**DIRECTIVE**
Copy out exactly the lines from the start of the data to the line containing "bm.faces.new(quad)". Include both.
[BEGIN SUPPLIED DATA]
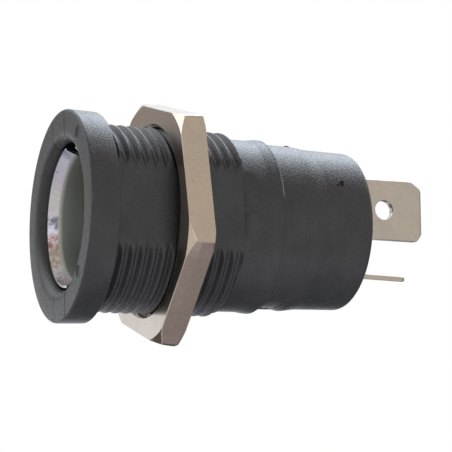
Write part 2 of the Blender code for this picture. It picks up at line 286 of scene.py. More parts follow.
def helix_rows(bm, x_ends, radius_of, angles, per_turn, clip=0.0):
    """A threaded surface of 1 mm pitch, whose rows follow the helix and stop at both ends.

    radius_of(phase, x) gives the radius, and per_turn lists the phases that get a row.
    """
    length = x_ends[1] - x_ends[0]
    phases = []
    turn = -1
    while turn < length + 0.001:
        phases += [turn + p for p in per_turn]
        turn += 1
    frac = angles / (2 * math.pi)
    verts = []
    for p in phases:
        x = np.clip(x_ends[0] + p + frac, *x_ends)
        row = ring(x, radius_of(p % 1.0, x), angles, clip)
        verts.append([bm.verts.new(v) for v in row])
    step = len(per_turn)
    last = len(verts) - 1
    for k in range(last):
        here, ahead = verts[k], verts[k + 1]
        for j in range(len(angles) - 1):
            add_quad(bm, (here[j], ahead[j], ahead[j + 1], here[j + 1]))
        # the last column meets the first one a turn further on
        add_quad(bm, (here[-1], ahead[-1], verts[min(k + 1 + step, last)][0],
                      verts[min(k + step, last)][0]))


def add_quad(bm, quad):
    """A face, unless two of its corners are the same point."""
    if len(set(quad)) == 4:
        bm.faces.new(quad)


def box_bm(bm, lo, hi, turn=0.0):
    """A box between two corners, turned about the axis."""
    made = bmesh.ops.create_cube(bm, size=1.0)["verts"]
    size = Vector(hi) - Vector(lo)
    mid = (Vector(hi) + Vector(lo)) / 2
    bmesh.ops.scale(bm, verts=made, vec=size)
    bmesh.ops.translate(bm, verts=made, vec=mid)
    bmesh.ops.rotate(bm, verts=made, matrix=Matrix.Rotation(turn, 3, "X"))


def rod_bm(bm, radius, a, b, steps=24, end_radius=None):
    """A rod or a cone from point a to point b."""
    a, b = Vector(a), Vector(b)
    made = bmesh.ops.create_cone(
        bm, cap_ends=True, segments=steps, radius1=radius, radius2=end_radius or radius,
        depth=(b - a).length,
    )["verts"]
    bmesh.ops.rotate(bm, verts=made, matrix=(b - a).to_track_quat("Z", "Y").to_matrix())
    bmesh.ops.translate(bm, verts=made, vec=(a + b) / 2)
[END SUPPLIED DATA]
**CORRECT OUTPUT**
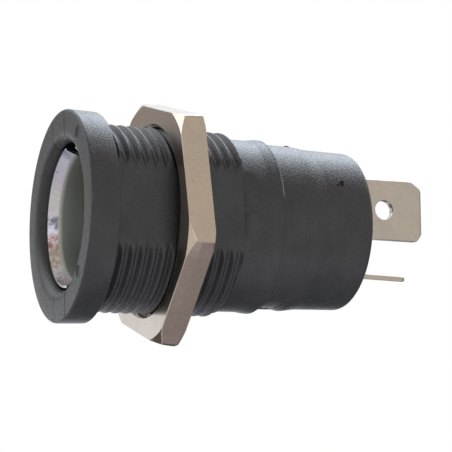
Write part 2 of the Blender code for this picture. It picks up at line 286 of scene.py. More parts follow.
def helix_rows(bm, x_ends, radius_of, angles, per_turn, clip=0.0):
    """A threaded surface of 1 mm pitch, whose rows follow the helix and stop at both ends.

    radius_of(phase, x) gives the radius, and per_turn lists the phases that get a row.
    """
    length = x_ends[1] - x_ends[0]
    phases = []
    turn = -1
    while turn < length + 0.001:
        phases += [turn + p for p in per_turn]
        turn += 1
    frac = angles / (2 * math.pi)
    verts = []
    for p in phases:
        x = np.clip(x_ends[0] + p + frac, *x_ends)
        row = ring(x, radius_of(p % 1.0, x), angles, clip)
        verts.append([bm.verts.new(v) for v in row])
    step = len(per_turn)
    last = len(verts) - 1
    for k in range(last):
        here, ahead = verts[k], verts[k + 1]
        for j in range(len(angles) - 1):
            add_quad(bm, (here[j], ahead[j], ahead[j + 1], here[j + 1]))
        # the last column meets the first one a turn further on
        add_quad(bm, (here[-1], ahead[-1], verts[min(k + 1 + step, last)][0],
                      verts[min(k + step, last)][0]))


def add_quad(bm, quad):
    """A face, unless two of its corners are the same point."""
    if len(set(quad)) == 4:
        bm.faces.new(quad)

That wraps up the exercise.